As Emma Teeling at UCD is fond of asserting, a fifth of all the species of mammal on this planet are bats.  They make a living a remarkable diversity of ways.  The nine species of native Irish bats [ialtóg or sciathain leatháir {leather-wing}] are all insectivores but, like different zebra and their grasses, they clear the sky of different species of flying insects. The common Irish name of Myotis daubentoni, for example, is ialtóg uisce - the water bat - for its characteristic coursing over waterways hoovering up midges.  Just as you can study the DNA in antelope poo to determine what grass species dik-diks and springboks eat, you can analyse the droppings of bats under their roosts and see what insect wing-cases come through. That's all messy low-tech sifting and doesn't require DNA technology.

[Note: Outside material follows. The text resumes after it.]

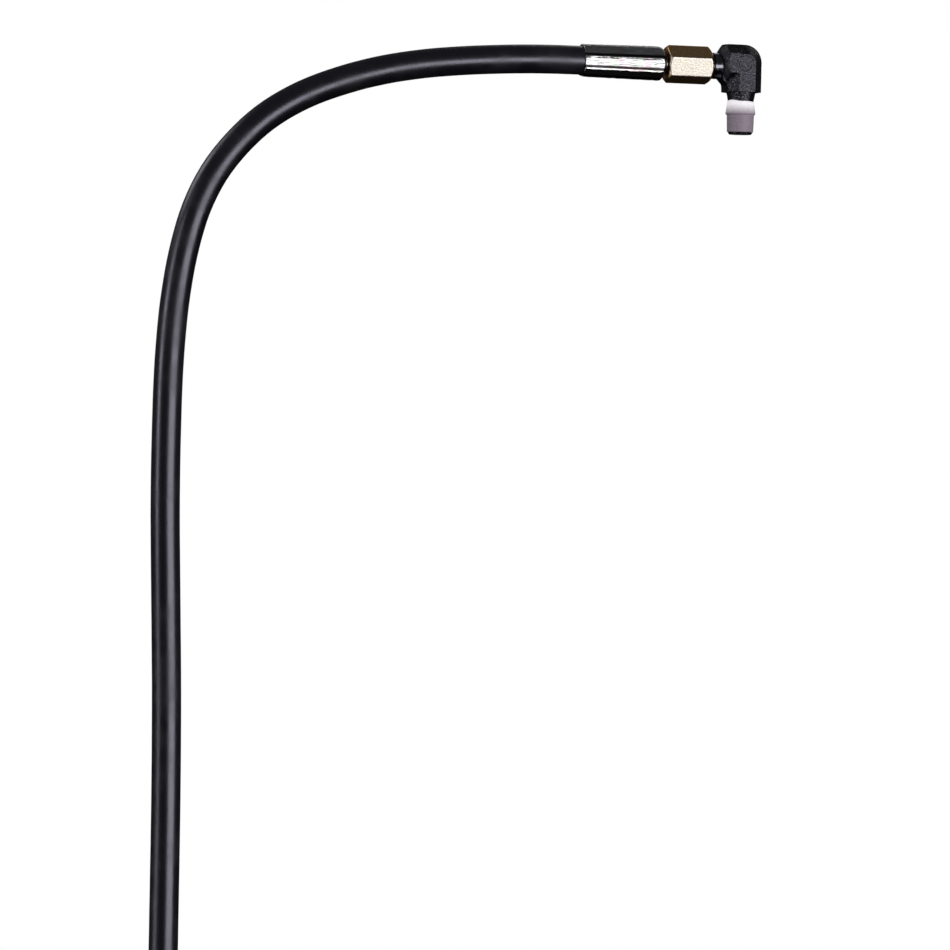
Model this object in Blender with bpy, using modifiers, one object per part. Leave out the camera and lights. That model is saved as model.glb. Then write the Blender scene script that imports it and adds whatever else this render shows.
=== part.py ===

But not all bats are insectivores: the megachiroptera eat a lot of figs and nectar for example and there are fish-eating bats which scoop a square meal direct from the water rather than piffling about after thousands of tiny nibbly-bits. And of course there is Desmodus rotundus, the vampire bat [there are two other species which also diet on blood] which is in the process of re-adapting its fore-limbs to walking as well as flying.  They land close to their prey and hirple across the intervening ground before sinking their teeth into a pig's udder.  A National Geographic video is a [highly editted] anecdote; where is the data on what are the preferred prey for vampire bats? A team led by Rogério Gribel from National Institute of Amazonian Research in Manaus, Brazil sifted through really fresh vampire-bat shit to work out the species which contributed the DNA remaining after a pass through the bats' digestive system. It had to be really fresh and refrigerated because DNA degrades rather quickly into an unanalysable sludge.

Turns out that 60% of the bloody stool was from from chicken Gallus gallus with pig Sus scrofa a distant second at 30%, the other species: dog Canis familiaris and cattle Bos taurus made up the remaining 10% of the DNA.  They looked for human blood but didn't find any in 150+ samples from 20 different Amazonian villages.  That's all very useful and interesting - and a bit myth-busting about vampire-bats getting an armful each night from some chap sleeping in a low-hanging hammock.  But I liked the step further when they estimated the abundance of the various potential prey in the area and calculated that bats had a distinct preference for pigs which are much rarer on the ground than their contribution to the samples would suggest. So the National Geographic video cited above wasn't too far from the truth.That tells rather a lot about the behaviour of the bats and suggests that "keep a pig" is a way of keeping your own blood in its own leg.